Poi è ovvio, una rondine non fa primavera e, come ha giustamente sottolineato Mancini, la metà dei gol è arrivata tra gli ultimi cinque minuti e il recupero (così come è innegabile che il Frosinone abbia letteralmente tirato i remi in barca più o meno a partire dal 70’, agevolando il finale torrenziale nerazzurro) però è anche vero che, ieri sera, s’è vista una fluidità offensiva estremamente maggiore rispetto al solito – e le tante occasioni sciupate sono lì a dimostrarlo. Il mister jesino ha fatto bene i suoi calcoli, accettando una palese inferiorità a centrocampo (costata molto sul piano del gioco specialmente nella prima mezz’ora) pur di sperimentare una manovra offensiva con più interpreti e, possibilmente, più qualità: la scommessa ha dato buon esito ma – con tutta probabilità – il 4-2-3-1 visto contro i ciociari difficilmente potrà essere riproposto anche a Napoli, dove verrà tendenzialmente privilegiata l’organizzazione difensiva.

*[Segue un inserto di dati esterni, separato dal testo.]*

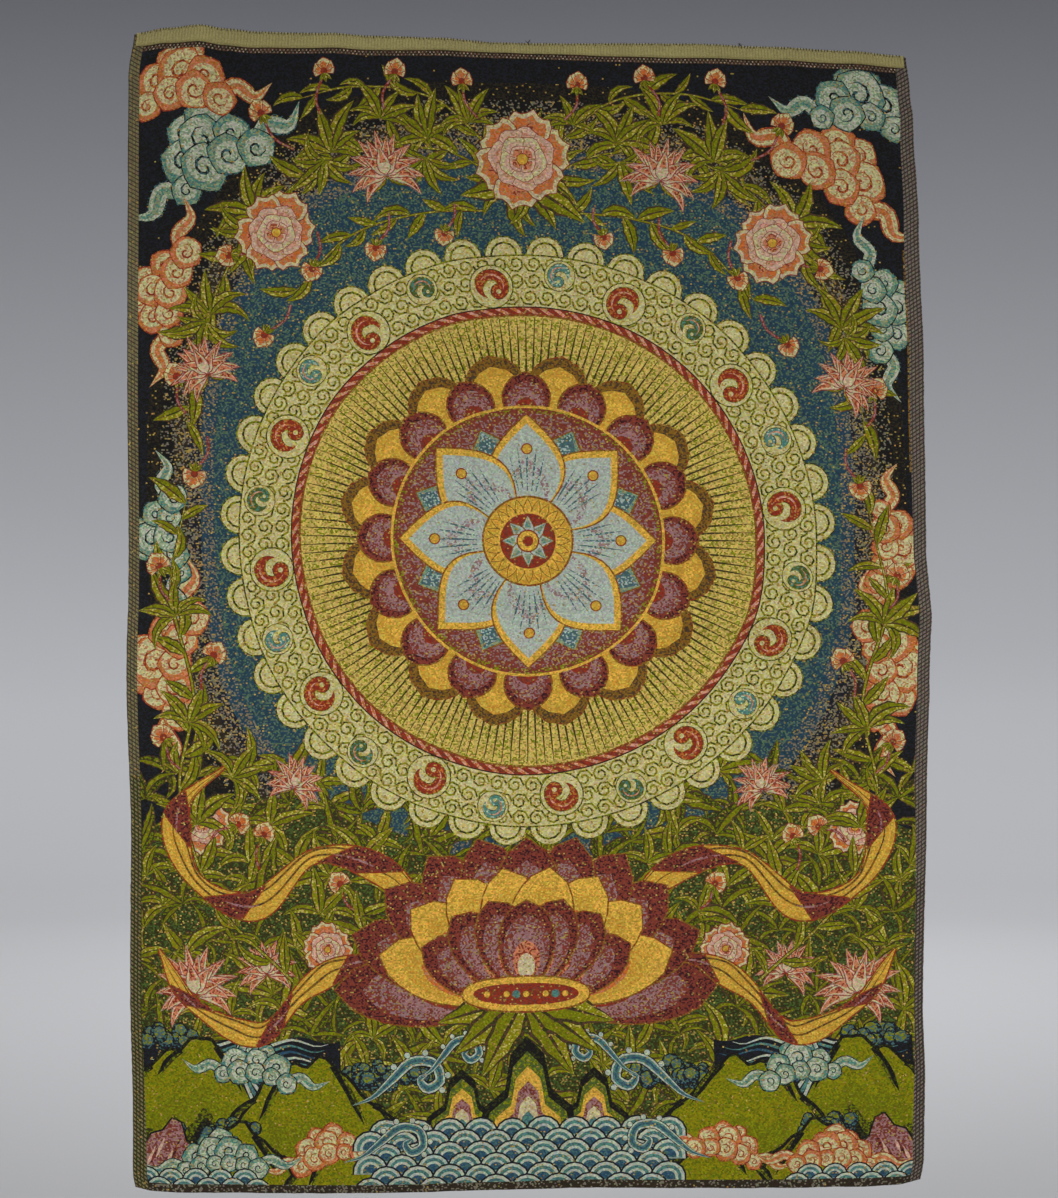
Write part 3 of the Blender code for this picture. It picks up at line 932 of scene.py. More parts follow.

Ciò nonostante, il segnale dato dal tecnico ai suoi ragazzi è forte e inconfutabile: bisogna migliorare la produttività e l’efficacia sotto porta perché, altrimenti, lassù in vetta non si può durare a lungo. Messo a posto il reparto difensivo con la coppia Miranda-Murillo (e le ultime gare hanno dimostrato che i terzini possono anche cambiare, tanto il cuore della retroguardia restano i due difensori sudamericani) e con il miglior assetto di centrocampo ancora nebuloso, il Mancio ha adoperato la sfida con i gialloazzurri neopromossi per fare dei passi avanti a livello offensivo e ha ottenuto le risposte che cercava, probabilmente più grazie alle qualità tecniche (e fisiche, nel caso di Biabiany) dei singoli che non della manovra corale ma la risposta è stata senz’altro positiva.

Va poi da sé che il cuore della sperimentazione offensiva andata in scena ieri a San Siro è stata la tanto chiacchierata coesistenza tra Jovetić e Icardi, forse la missione tattica più intrigante in assoluto per l’ex allenatore del Manchester City (che, prima della pausa, su queste stesse colonne avevamo individuato come un nodo centrale per l’evoluzione della squadra, sottolineando come i due sembrassero più alternativi l’uno all’altro che non complementari). Di fatto, ognuno a modo suo e con le sue caratteristiche, i due punteros si sono trovati ad alternarsi nella posizione di riferimento offensivo più avanzato, quasi come fossero due attaccanti equipollenti, senza una chiara distinzione tra prima e seconda punta. La conseguenza tattica principale della convivenza tra il montenegrino e l’argentino è stata un’Inter più orientata al 4-2-4 (dove i movimenti degli avanti somigliano molto di più all’ormai memorizzato 4-3-1-2) che non al 4-2-3-1 e il buon Jojo ha dimostrato una volta di più di non essere affatto un trequartista né tantomeno l’elemento adatto a giocare da centrocampista offensivo nel modulo che fu dell’Inter del Triplete. L’attuale numero 10 dell’Inter è un attaccante completo che ama smarcarsi tra le linee e giocare tanti palloni sulla trequarti ma non per questo può essere considerato un “trequartista” in senso proprio, anzi; la sua collocazione ideale, se deve appunto giocare in compagni del numero 9, è al suo fianco, non dietro.

Molto bene ha invece fatto proprio Icardi, più a suo agio nello schema anche al di là del gol: dati i compagni di reparto di ieri, Maurito è riuscito a fare benissimo da pivot centrale soprattutto per i due esterni e la rete, da un certo punto di vista, è stata forse l’esemplificazione massima di questo tipo di lavoro, non tanto per la finalizzazione in sé, elementare per un centravanti che “studia da grande”, quanto per la preparazione (leggasi: scambio da vertigine con Ljajić e movimento ad attaccare lo spazio perfetto).

In attesa del probante test di Napoli, comunque, c’è di che essere ampiamente soddisfatti relativamente a quelli che sono stati i risultati di un esperimento vero e proprio: vittoria stagionale più larga e ottime risposte da almeno tre attaccanti su quattro (Jovetić non indimenticabile ma nemmeno insufficiente, comunque la si voglia vedere). E l’aspetto migliore di tutta la faccenda è che si può ancora migliorare tantissimo.